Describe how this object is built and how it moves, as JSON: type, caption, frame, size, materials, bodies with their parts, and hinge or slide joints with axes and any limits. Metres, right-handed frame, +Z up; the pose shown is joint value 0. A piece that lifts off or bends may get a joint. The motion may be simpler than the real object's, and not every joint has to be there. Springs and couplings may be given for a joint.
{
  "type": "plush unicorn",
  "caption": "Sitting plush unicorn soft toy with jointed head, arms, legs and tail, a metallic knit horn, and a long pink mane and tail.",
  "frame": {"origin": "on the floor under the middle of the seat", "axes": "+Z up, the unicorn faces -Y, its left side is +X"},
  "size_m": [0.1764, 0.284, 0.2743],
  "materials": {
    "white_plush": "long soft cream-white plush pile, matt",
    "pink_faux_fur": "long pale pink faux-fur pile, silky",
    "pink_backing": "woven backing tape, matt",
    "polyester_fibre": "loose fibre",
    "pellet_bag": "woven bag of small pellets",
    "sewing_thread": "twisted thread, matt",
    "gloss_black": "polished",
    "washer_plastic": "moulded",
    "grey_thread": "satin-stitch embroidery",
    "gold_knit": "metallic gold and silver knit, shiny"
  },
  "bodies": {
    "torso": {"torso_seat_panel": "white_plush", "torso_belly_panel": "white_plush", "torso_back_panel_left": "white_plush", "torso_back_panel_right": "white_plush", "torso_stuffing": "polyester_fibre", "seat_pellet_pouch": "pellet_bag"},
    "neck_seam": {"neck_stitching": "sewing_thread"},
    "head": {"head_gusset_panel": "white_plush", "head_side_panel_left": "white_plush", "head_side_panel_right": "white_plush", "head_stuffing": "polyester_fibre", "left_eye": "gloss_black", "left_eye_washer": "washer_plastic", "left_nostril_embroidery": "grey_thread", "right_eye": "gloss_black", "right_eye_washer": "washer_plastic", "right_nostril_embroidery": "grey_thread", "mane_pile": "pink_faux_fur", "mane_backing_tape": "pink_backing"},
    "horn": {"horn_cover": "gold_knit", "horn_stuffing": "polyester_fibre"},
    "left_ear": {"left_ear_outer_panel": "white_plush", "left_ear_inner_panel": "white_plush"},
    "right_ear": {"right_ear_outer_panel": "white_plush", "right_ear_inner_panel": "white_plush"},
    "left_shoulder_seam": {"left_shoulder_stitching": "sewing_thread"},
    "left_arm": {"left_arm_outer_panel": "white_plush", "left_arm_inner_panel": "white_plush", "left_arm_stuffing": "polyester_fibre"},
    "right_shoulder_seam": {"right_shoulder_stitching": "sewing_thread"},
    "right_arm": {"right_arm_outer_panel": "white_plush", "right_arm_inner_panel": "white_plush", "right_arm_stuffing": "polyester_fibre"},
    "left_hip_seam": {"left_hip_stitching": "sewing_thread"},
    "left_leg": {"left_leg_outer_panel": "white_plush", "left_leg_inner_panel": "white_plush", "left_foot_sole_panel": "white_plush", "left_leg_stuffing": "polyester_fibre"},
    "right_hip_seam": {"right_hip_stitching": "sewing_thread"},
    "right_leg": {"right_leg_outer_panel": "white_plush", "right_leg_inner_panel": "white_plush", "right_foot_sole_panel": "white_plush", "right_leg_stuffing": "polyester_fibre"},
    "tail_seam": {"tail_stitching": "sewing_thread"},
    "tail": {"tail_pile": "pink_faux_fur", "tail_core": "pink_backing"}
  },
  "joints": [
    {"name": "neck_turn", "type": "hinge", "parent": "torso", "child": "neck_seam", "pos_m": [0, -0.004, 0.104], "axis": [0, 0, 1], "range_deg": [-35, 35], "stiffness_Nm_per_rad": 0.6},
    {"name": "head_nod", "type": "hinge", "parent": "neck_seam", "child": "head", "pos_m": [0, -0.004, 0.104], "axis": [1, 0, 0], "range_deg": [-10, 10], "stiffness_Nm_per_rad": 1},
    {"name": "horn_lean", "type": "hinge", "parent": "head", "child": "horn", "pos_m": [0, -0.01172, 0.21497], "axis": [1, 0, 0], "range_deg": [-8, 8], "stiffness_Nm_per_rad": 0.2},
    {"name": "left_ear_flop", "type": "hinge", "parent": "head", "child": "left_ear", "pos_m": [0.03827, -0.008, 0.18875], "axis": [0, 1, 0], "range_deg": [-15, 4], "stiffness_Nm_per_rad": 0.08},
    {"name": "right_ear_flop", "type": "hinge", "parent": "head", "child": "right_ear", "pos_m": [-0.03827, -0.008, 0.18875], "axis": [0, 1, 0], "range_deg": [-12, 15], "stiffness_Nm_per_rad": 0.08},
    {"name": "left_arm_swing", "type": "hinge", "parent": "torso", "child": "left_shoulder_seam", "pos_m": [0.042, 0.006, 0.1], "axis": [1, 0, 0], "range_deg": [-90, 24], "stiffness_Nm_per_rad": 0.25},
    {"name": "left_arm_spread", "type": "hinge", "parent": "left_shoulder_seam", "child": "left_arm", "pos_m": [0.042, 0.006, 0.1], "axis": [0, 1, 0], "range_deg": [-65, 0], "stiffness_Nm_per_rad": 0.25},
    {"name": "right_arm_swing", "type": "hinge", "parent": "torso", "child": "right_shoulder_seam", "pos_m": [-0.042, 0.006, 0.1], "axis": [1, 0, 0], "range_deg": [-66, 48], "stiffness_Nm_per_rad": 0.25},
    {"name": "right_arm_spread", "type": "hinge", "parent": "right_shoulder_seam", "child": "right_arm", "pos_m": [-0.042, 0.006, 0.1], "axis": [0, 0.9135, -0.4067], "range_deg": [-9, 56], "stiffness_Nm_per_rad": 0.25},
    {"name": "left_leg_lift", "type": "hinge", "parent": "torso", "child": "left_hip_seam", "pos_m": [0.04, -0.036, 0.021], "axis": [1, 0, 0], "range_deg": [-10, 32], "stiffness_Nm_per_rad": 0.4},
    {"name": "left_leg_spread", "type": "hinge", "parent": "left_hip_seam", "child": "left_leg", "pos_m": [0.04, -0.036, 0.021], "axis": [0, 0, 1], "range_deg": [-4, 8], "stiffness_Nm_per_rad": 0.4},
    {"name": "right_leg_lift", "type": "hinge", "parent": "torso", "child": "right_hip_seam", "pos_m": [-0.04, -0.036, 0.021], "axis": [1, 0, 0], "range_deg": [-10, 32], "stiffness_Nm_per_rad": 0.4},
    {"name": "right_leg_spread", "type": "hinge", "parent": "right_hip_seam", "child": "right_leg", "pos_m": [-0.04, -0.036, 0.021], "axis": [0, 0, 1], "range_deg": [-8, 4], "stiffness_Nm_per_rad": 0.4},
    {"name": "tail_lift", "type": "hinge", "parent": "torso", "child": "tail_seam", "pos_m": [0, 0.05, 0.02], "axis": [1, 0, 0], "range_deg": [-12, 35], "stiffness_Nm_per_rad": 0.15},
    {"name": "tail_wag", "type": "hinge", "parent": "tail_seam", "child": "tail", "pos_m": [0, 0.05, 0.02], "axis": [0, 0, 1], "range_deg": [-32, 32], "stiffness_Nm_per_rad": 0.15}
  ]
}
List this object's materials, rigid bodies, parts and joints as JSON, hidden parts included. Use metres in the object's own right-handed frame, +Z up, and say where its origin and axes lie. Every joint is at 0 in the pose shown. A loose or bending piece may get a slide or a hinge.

_____

§ **SHORT TASK**
Extract every record. Keep wording exact.

§ **RESULT FOR THIS EXERCISE**
Describe how this object is built and how it moves, as JSON: type, caption, frame, size, materials, bodies with their parts, and hinge or slide joints with axes and any limits. Metres, right-handed frame, +Z up; the pose shown is joint value 0. A piece that lifts off or bends may get a joint. The motion may be simpler than the real object's, and not every joint has to be there. Springs and couplings may be given for a joint.
{
  "type": "plush unicorn",
  "caption": "Sitting plush unicorn soft toy with jointed head, arms, legs and tail, a metallic knit horn, and a long pink mane and tail.",
  "frame": {"origin": "on the floor under the middle of the seat", "axes": "+Z up, the unicorn faces -Y, its left side is +X"},
  "size_m": [0.1764, 0.284, 0.2743],
  "materials": {
    "white_plush": "long soft cream-white plush pile, matt",
    "pink_faux_fur": "long pale pink faux-fur pile, silky",
    "pink_backing": "woven backing tape, matt",
    "polyester_fibre": "loose fibre",
    "pellet_bag": "woven bag of small pellets",
    "sewing_thread": "twisted thread, matt",
    "gloss_black": "polished",
    "washer_plastic": "moulded",
    "grey_thread": "satin-stitch embroidery",
    "gold_knit": "metallic gold and silver knit, shiny"
  },
  "bodies": {
    "torso": {"torso_seat_panel": "white_plush", "torso_belly_panel": "white_plush", "torso_back_panel_left": "white_plush", "torso_back_panel_right": "white_plush", "torso_stuffing": "polyester_fibre", "seat_pellet_pouch": "pellet_bag"},
    "neck_seam": {"neck_stitching": "sewing_thread"},
    "head": {"head_gusset_panel": "white_plush", "head_side_panel_left": "white_plush", "head_side_panel_right": "white_plush", "head_stuffing": "polyester_fibre", "left_eye": "gloss_black", "left_eye_washer": "washer_plastic", "left_nostril_embroidery": "grey_thread", "right_eye": "gloss_black", "right_eye_washer": "washer_plastic", "right_nostril_embroidery": "grey_thread", "mane_pile": "pink_faux_fur", "mane_backing_tape": "pink_backing"},
    "horn": {"horn_cover": "gold_knit", "horn_stuffing": "polyester_fibre"},
    "left_ear": {"left_ear_outer_panel": "white_plush", "left_ear_inner_panel": "white_plush"},
    "right_ear": {"right_ear_outer_panel": "white_plush", "right_ear_inner_panel": "white_plush"},
    "left_shoulder_seam": {"left_shoulder_stitching": "sewing_thread"},
    "left_arm": {"left_arm_outer_panel": "white_plush", "left_arm_inner_panel": "white_plush", "left_arm_stuffing": "polyester_fibre"},
    "right_shoulder_seam": {"right_shoulder_stitching": "sewing_thread"},
    "right_arm": {"right_arm_outer_panel": "white_plush", "right_arm_inner_panel": "white_plush", "right_arm_stuffing": "polyester_fibre"},
    "left_hip_seam": {"left_hip_stitching": "sewing_thread"},
    "left_leg": {"left_leg_outer_panel": "white_plush", "left_leg_inner_panel": "white_plush", "left_foot_sole_panel": "white_plush", "left_leg_stuffing": "polyester_fibre"},
    "right_hip_seam": {"right_hip_stitching": "sewing_thread"},
    "right_leg": {"right_leg_outer_panel": "white_plush", "right_leg_inner_panel": "white_plush", "right_foot_sole_panel": "white_plush", "right_leg_stuffing": "polyester_fibre"},
    "tail_seam": {"tail_stitching": "sewing_thread"},
    "tail": {"tail_pile": "pink_faux_fur", "tail_core": "pink_backing"}
  },
  "joints": [
    {"name": "neck_turn", "type": "hinge", "parent": "torso", "child": "neck_seam", "pos_m": [0, -0.004, 0.104], "axis": [0, 0, 1], "range_deg": [-35, 35], "stiffness_Nm_per_rad": 0.6},
    {"name": "head_nod", "type": "hinge", "parent": "neck_seam", "child": "head", "pos_m": [0, -0.004, 0.104], "axis": [1, 0, 0], "range_deg": [-10, 10], "stiffness_Nm_per_rad": 1},
    {"name": "horn_lean", "type": "hinge", "parent": "head", "child": "horn", "pos_m": [0, -0.01172, 0.21497], "axis": [1, 0, 0], "range_deg": [-8, 8], "stiffness_Nm_per_rad": 0.2},
    {"name": "left_ear_flop", "type": "hinge", "parent": "head", "child": "left_ear", "pos_m": [0.03827, -0.008, 0.18875], "axis": [0, 1, 0], "range_deg": [-15, 4], "stiffness_Nm_per_rad": 0.08},
    {"name": "right_ear_flop", "type": "hinge", "parent": "head", "child": "right_ear", "pos_m": [-0.03827, -0.008, 0.18875], "axis": [0, 1, 0], "range_deg": [-12, 15], "stiffness_Nm_per_rad": 0.08},
    {"name": "left_arm_swing", "type": "hinge", "parent": "torso", "child": "left_shoulder_seam", "pos_m": [0.042, 0.006, 0.1], "axis": [1, 0, 0], "range_deg": [-90, 24], "stiffness_Nm_per_rad": 0.25},
    {"name": "left_arm_spread", "type": "hinge", "parent": "left_shoulder_seam", "child": "left_arm", "pos_m": [0.042, 0.006, 0.1], "axis": [0, 1, 0], "range_deg": [-65, 0], "stiffness_Nm_per_rad": 0.25},
    {"name": "right_arm_swing", "type": "hinge", "parent": "torso", "child": "right_shoulder_seam", "pos_m": [-0.042, 0.006, 0.1], "axis": [1, 0, 0], "range_deg": [-66, 48], "stiffness_Nm_per_rad": 0.25},
    {"name": "right_arm_spread", "type": "hinge", "parent": "right_shoulder_seam", "child": "right_arm", "pos_m": [-0.042, 0.006, 0.1], "axis": [0, 0.9135, -0.4067], "range_deg": [-9, 56], "stiffness_Nm_per_rad": 0.25},
    {"name": "left_leg_lift", "type": "hinge", "parent": "torso", "child": "left_hip_seam", "pos_m": [0.04, -0.036, 0.021], "axis": [1, 0, 0], "range_deg": [-10, 32], "stiffness_Nm_per_rad": 0.4},
    {"name": "left_leg_spread", "type": "hinge", "parent": "left_hip_seam", "child": "left_leg", "pos_m": [0.04, -0.036, 0.021], "axis": [0, 0, 1], "range_deg": [-4, 8], "stiffness_Nm_per_rad": 0.4},
    {"name": "right_leg_lift", "type": "hinge", "parent": "torso", "child": "right_hip_seam", "pos_m": [-0.04, -0.036, 0.021], "axis": [1, 0, 0], "range_deg": [-10, 32], "stiffness_Nm_per_rad": 0.4},
    {"name": "right_leg_spread", "type": "hinge", "parent": "right_hip_seam", "child": "right_leg", "pos_m": [-0.04, -0.036, 0.021], "axis": [0, 0, 1], "range_deg": [-8, 4], "stiffness_Nm_per_rad": 0.4},
    {"name": "tail_lift", "type": "hinge", "parent": "torso", "child": "tail_seam", "pos_m": [0, 0.05, 0.02], "axis": [1, 0, 0], "range_deg": [-12, 35], "stiffness_Nm_per_rad": 0.15},
    {"name": "tail_wag", "type": "hinge", "parent": "tail_seam", "child": "tail", "pos_m": [0, 0.05, 0.02], "axis": [0, 0, 1], "range_deg": [-32, 32], "stiffness_Nm_per_rad": 0.15}
  ]
}
List this object's materials, rigid bodies, parts and joints as JSON, hidden parts included. Use metres in the object's own right-handed frame, +Z up, and say where its origin and axes lie. Every joint is at 0 in the pose shown. A loose or bending piece may get a slide or a hinge.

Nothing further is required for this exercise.